1. TSV manufacturing processes sacrifice some traditional DRAM capacity, keeping HBM supply tight.

2. Difficulties in improving advanced packaging yield; Samsung’s share dropped from 40% to 22% partly due to this.

3. Major suppliers are cautious in expanding capacity, and in Q1 2026, they achieved a sequential increase of over 60% in DRAM ASP, indicating a clear seller’s market position.

Among the big three, SK Hynix is driven strongly by HBM, with full-year 2025 operating profit reaching 47.21 trillion KRW, surpassing Samsung Electronics for the first time. In Q1 2026, with a 72% operating margin, it even surpassed TSMC (58.1%) and NVIDIA (65%) in profitability.

Micron has very high growth expectations; Bank of America (BofA) significantly raised its target price to $950 in May 2026. As HBM4 mass production advances, Samsung has the largest potential to regain market share.

L2 Mainboard DRAM

This layer is what we usually call memory modules.

Mainboard DRAM includes DDR5, LPDDR, GDDR, MR-DIMM, and other standard memory products. Currently, it is the highest-selling part of the AI storage system, with the global DRAM market reaching about $121.83 billion in 2025.

Samsung, SK Hynix, and Micron still dominate most of the market. According to the latest data from Q4 2025, Samsung leads with 36.6% market share, SK Hynix is second at 32.9%, and Micron is third at 22.9%.

Currently, capacity is shifting toward higher-margin HBM, maintaining high profitability and pricing power for memory. Although the profit margin of conventional mainboard DRAM products is lower than HBM, its overall market size is the largest.

L3 CXL Pooling Layer

CXL (Compute Express Link) allows DRAM to be pooled from a single server motherboard to the entire rack.

Post-CXL 3.x, all memory within a cabinet can be shared and scheduled among multiple GPUs, allocated on demand.
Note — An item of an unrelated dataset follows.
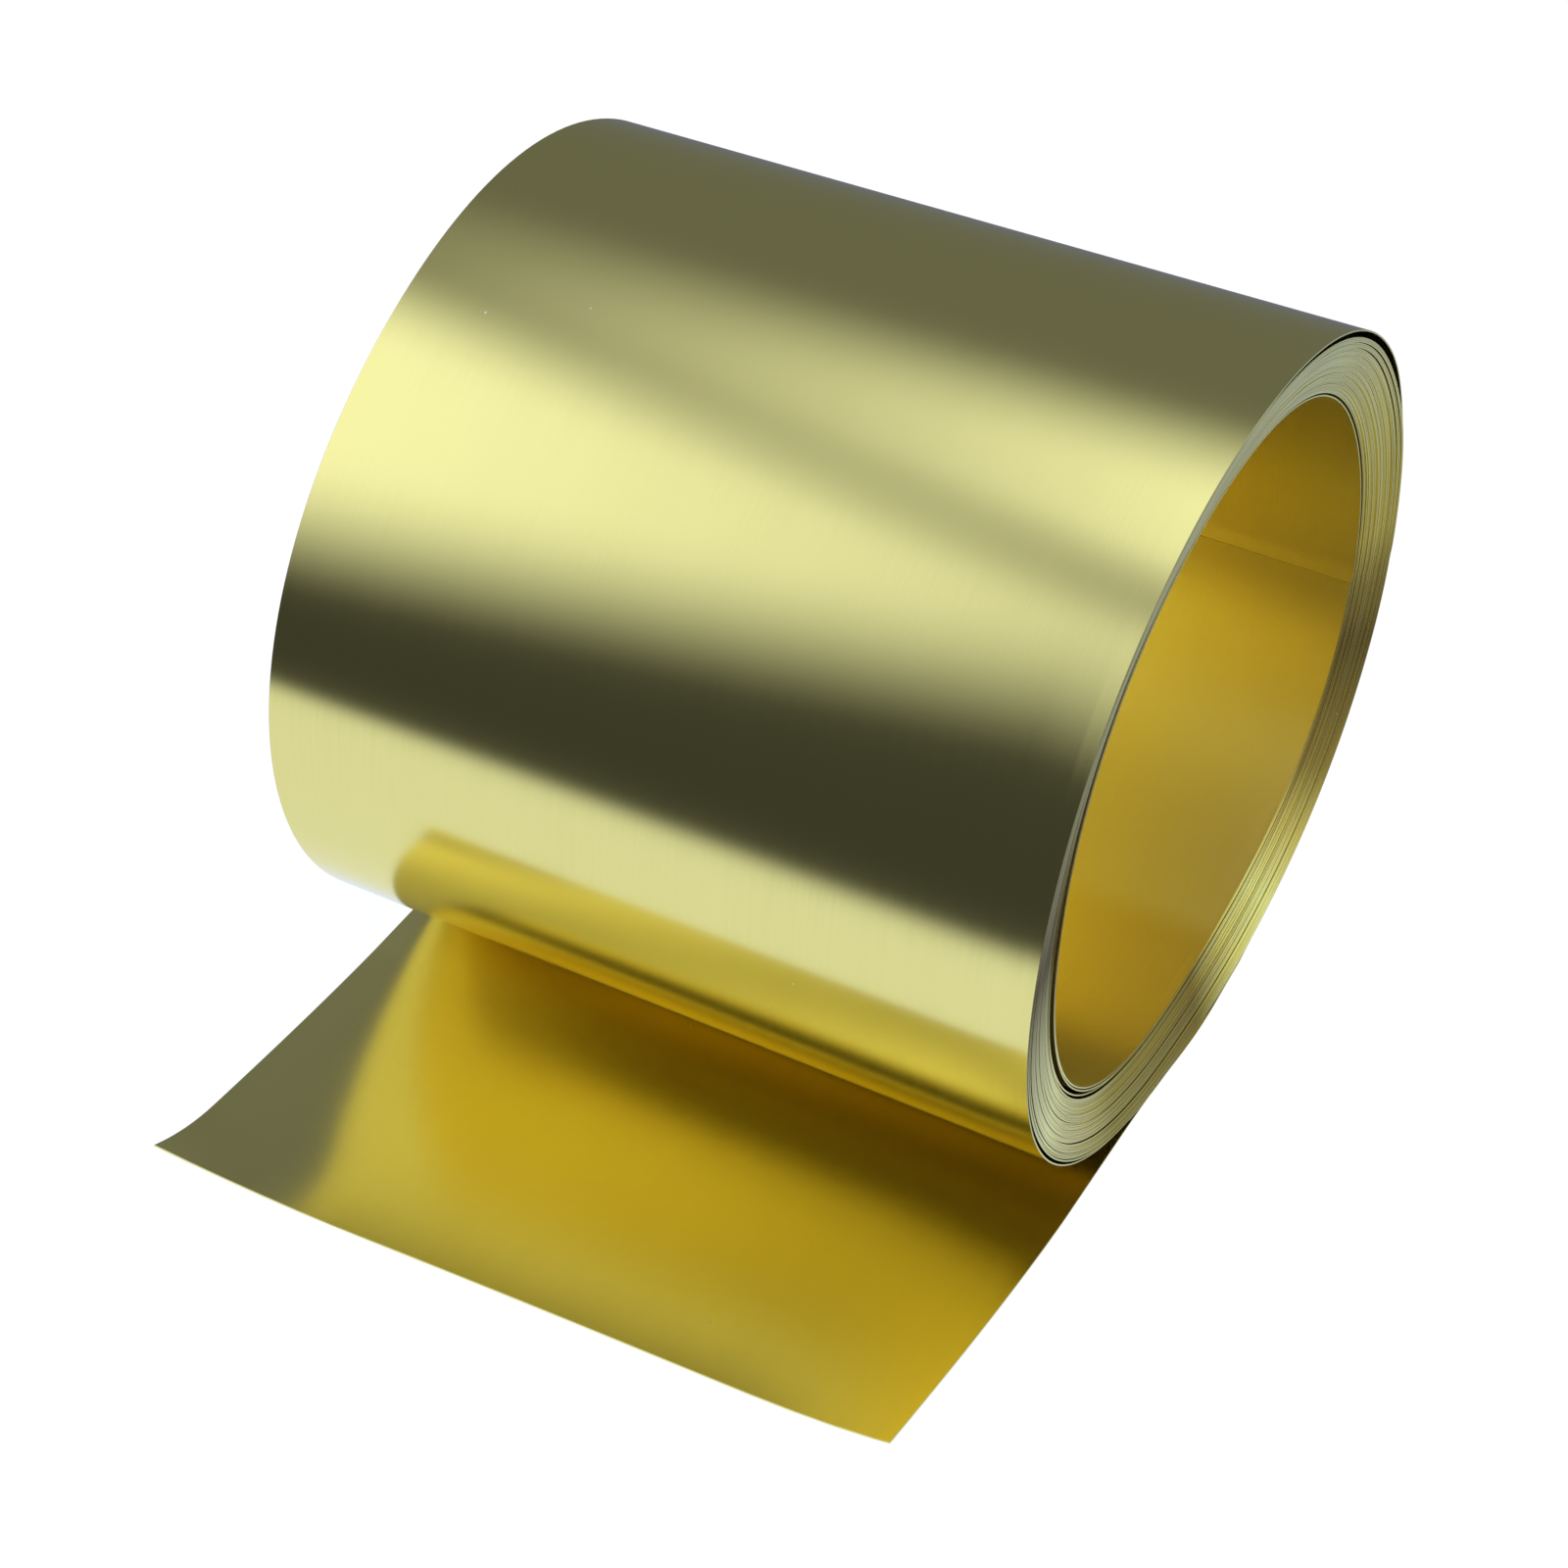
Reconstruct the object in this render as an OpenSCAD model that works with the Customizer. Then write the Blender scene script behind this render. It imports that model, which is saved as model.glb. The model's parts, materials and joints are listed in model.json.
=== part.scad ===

This solves issues like KV cache, vector databases, and RAG indexes that cannot fit or be moved during AI inference.

CXL memory modules will generate only $1.6 billion in 2024, but are projected to reach $23.7 billion by 2033. It appears that the oligopoly of Samsung, SK Hynix, and Micron will persist.

In this layer, Astera Labs produces retimers (re-timers) between CXL and PCIe and smart memory controllers, holding about 55% of this submarket. Its latest quarterly revenue is $308 million, up 93% YoY, with a non-GAAP gross margin of 76.4%, and net profit up 85% YoY. Quite a lucrative segment.

L4 Enterprise SSD: The biggest beneficiary in the inference era

Enterprise NVMe SSDs are the main battlefield for AI training checkpoints, RAG indexes, KV cache offloading, and model weight caching. QLC large-capacity SSDs have already displaced HDDs from AI data lakes.

In 2025, the enterprise SSD market is about $26.1 billion, with a CAGR of 24%, expected to reach $76 billion by 2030.

The landscape remains dominated by the three giants.

Based on Q4 2025 revenue, market shares are: Samsung 36.9%, SK Hynix (including Solidigm) 32.9%, Micron 14.0%, Kioxia 11.7%, SanDisk 4.4%. The top five account for about 90%.

The biggest change at this layer is the explosion of QLC SSDs in AI inference scenarios. SK Hynix’s subsidiary Solidigm and Kioxia have produced 122 TB single-disk capacity products, with KV cache and RAG indexes spilling over from HBM to SSD.

From a profit pool perspective, enterprise SSDs do not achieve HBM’s extreme margins but benefit from capacity-driven and inference expansion double dividends.

Hynix and Kioxia are relatively pure plays. Samsung and SK Hynix enjoy the combined benefits of HBM, DRAM, and NAND, making them more comprehensive AI storage platform companies.

L5 NAS and Cloud Object Storage: The compound interest pool of data attraction

NAS and cloud object storage are the outermost layers for AI data lakes, training data, backups, and cross-team collaboration. In 2025, NAS is about $39.6 billion (CAGR 17%), and cloud object storage about $9.1 billion (CAGR 16%).

Major enterprise storage vendors include NetApp, Dell, HPE, Huawei; SMBs are served by Synology, QNAP. Based on IaaS market share, AWS accounts for about 31–32%, Azure 23–24%, Google Cloud 11–12%, totaling roughly 65–70%.

The profit in this layer mainly comes from long-term hosting, data egress, and ecosystem lock-in.

To summarize,

1. DRAM has the largest market share but the lowest margin at 30–40%; HBM’s market share is only one-third of DRAM but with margins doubling to over 60%; CXL retimers have the smallest market share but the highest margins at over 76%. The closer to compute, the scarcer and more profitable the layer.

2. The main sources of profit growth are threefold: HBM (CAGR 28%), enterprise SSD (CAGR 24%), and CXL pooling (CAGR 37%).

3. Each layer has different business barriers: HBM relies on technological barriers like TSV, CoWoS, and yield improvements; CXL depends on IP and certification, with retimers supplied by a single supply chain; service layers depend on switching costs.